Comment by goku12
> If knives were technologically sophisticated enough that they could be programmed to refuse to pierce particular materials, you know that the government would be forcing manufacturers to include human flesh in that list
I have serious doubts that their intentions are nearly as harmless or sincere as you project it. The government through DoT has repeatedly shown their willingness to control, invade, impose arbitrary measures and harm the digital lives of the citizens with impunity. Remember how Aadhar was touted as a welfare support programme. They even promised in the supreme court that it wouldn't be made mandatory. But they just haughtily refused to honor that promise and linked it to every imaginable service. You can't live without it these days. On top of that, they were so careless with it that the entire biometric database of more than a billion individuals was leaked and published on the darkweb for sale. And despite several news media showing the evidence for it, the government just brazenly denied the leak.
With such a dubious track record, let me say that I'm skeptical about their claims on 'cybersecurity' on the phones. It may start like that. But with their attitude it won't take much time for it to progress from a cybersecurity app to a cybersecurity nightmare. We already know what they did with the Pegasus malware that they bought with the taxpayers' money - another accusation they just denied blatantly, ignoring the evidence provided by the others. No avenue for abuse will be left unused. The real issue is that an omnipresent app that cannot be uninstalled is the most valuable target and the perfect vector for malware delivery. And this government has destroyed any reputation they may have had in the digital space, with their overtly hostile attitude towards the citizens who voted them in. This app is going to be a nightmare for the citizens in the not-too-distant future.
I see how you could've got that from my comment, but I wasn't trying to imply pure intentions.
Governments have to juggle a lot of different factors in order to maintain order and stay in office. It's natural that they would resort to less than scrupulous methods to attain this.
To go back to the knife example, once they have established preventing the piercing of human flesh as a mandate, it would be easy to extend this to preventing any kind of action using a knife that is inconvenient to them.
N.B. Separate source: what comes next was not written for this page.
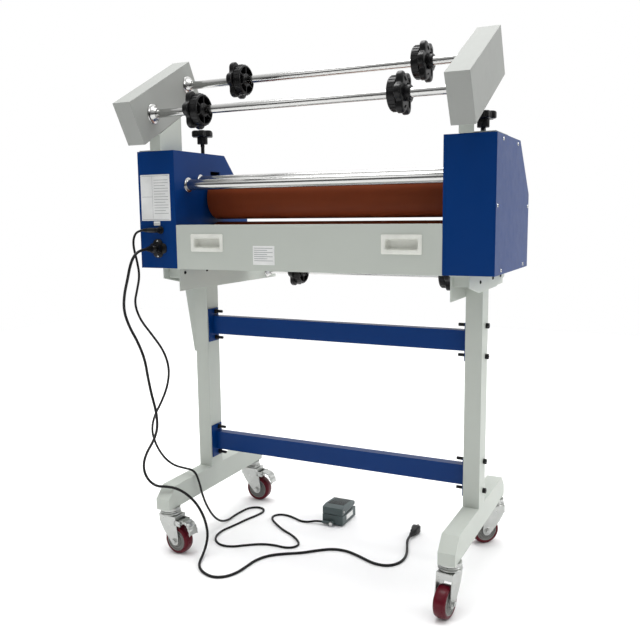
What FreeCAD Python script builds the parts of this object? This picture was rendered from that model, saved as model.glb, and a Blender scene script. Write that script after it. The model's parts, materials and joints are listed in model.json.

I'm struggling to come up with a reasonable sounding example though given the analogy. Perhaps... it gets extended to animals under the guise of protecting animal rights, but also prevents people from butchering their own hunt and animals killed must be submitted to a central processor who takes a large cut and have financial ties to particular politicians. I guess it's a stretch.
My point is just that the natural economics of the situation will cause governments to use all means at their disposal to achieve their end goals, whatever they may be. And so having these devices with their capabilities and our reliance on them is a huge hole in the defenses of freedom advocates just begging to be exploited.